The Myrtle–Wyckoff Avenues station on the BMT Canarsie Line (originally named Myrtle Avenue station) is an underground station has two tracks with an island platform. Fixed platform barriers, which are intended to prevent commuters falling to the tracks, are positioned near the platform edges. A mosaic band is set at eye level, rather than high up on the wall, with brick red, yellow, tan and light blue offset by indigo and maroon. Unlike other Canarsie Line island platform stations, there are no visible girders in the walls. The ceiling is also lower than those at the other island platform stations. For most of the distance between here and Wilson Avenue, the Canarsie-bound side is located in Brooklyn, while the Manhattan-bound side is in Queens.

South of this station there is a third track for layups or storage, which is also used for trains terminating here.

| Preceding station | New York City Subway |  |  | Following station |
|---|---|---|---|---|
| DeKalb Avenue toward Eighth Avenue |  |  |  | Halsey Street toward Canarsie–Rockaway Parkway |

==Ridgewood Intermodal Terminal==

Adjacent to this station is the Ridgewood Intermodal Terminal, a major central bus station that opened on August 20, 2010, at a cost of $4.5 million.

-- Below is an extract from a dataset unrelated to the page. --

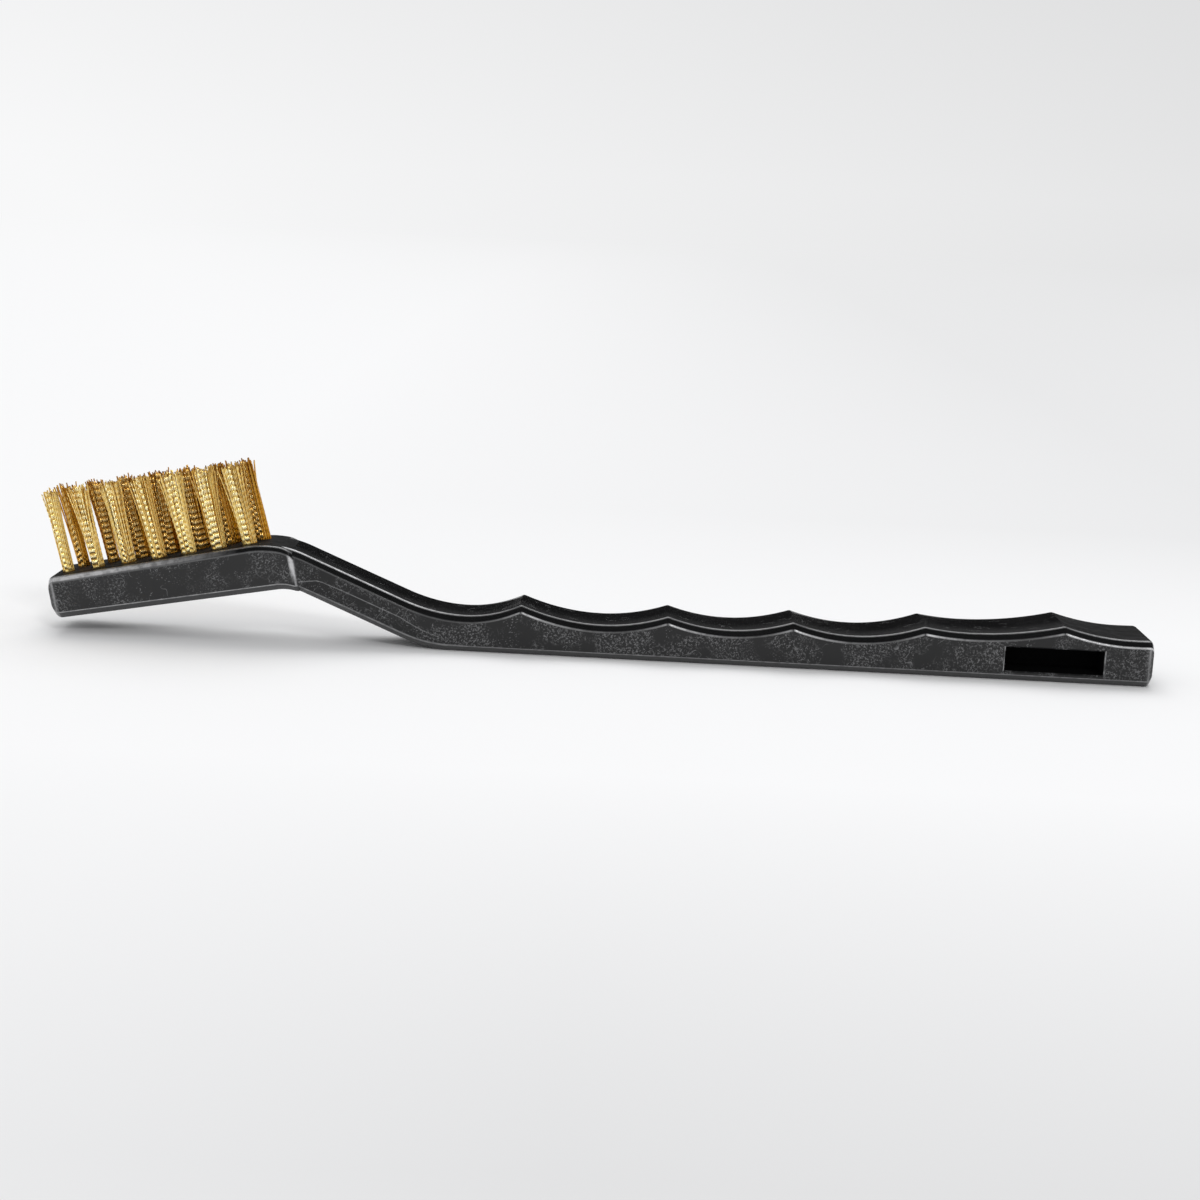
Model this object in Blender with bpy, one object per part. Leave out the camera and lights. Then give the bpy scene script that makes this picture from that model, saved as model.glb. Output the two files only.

Located on Palmetto Street, the facility is bordered on the south by the intersection of Myrtle and Wyckoff Avenues and on the north by St. Nicholas Avenue. Palmetto Street is closed to all traffic except for NYC Transit buses and deliveries.

The terminal features reconstructed roadway and sidewalks on Palmetto Street between Wyckoff and St. Nicholas Avenues. Concrete bus pads are on the roadway along both sides of Palmetto Street for the length of the block. Sidewalk canopies suspended from the elevated structure of the Myrtle Avenue Line on both sides of Palmetto Street provide shelter from inclement weather. Other features include sidewalk benches and new lighting to improve the waiting environment for customers, new bus stop signage, bus holding lights linked to the Canarsie Line (which will be activated as part of a subsequent signal upgrade), and a new dispatcher's booth for NYC Transit employees.

The seven NYC Transit bus lines served in and around this terminal now provide easier transfers to the subway and between the bus routes.

| Lane | Route | Terminus |
|---|---|---|
| A | Drop-off only. |  |
| B | B52 B54 | Downtown Brooklyn Cadman Plaza West via Gates Avenue Downtown Brooklyn MetroTech Center via Myrtle Avenue |
| C | Drop-off only. |  |
| D | Drop-off only. |  |
| E | Drop-off only. |  |
| F |  |  |
| G | Q58 Q98 | Flushing, Queens Main Street Station via Corona Avenue (Q58) or via Limited (Q98) |

The B13, B26, and Q55 buses stop outside the terminal.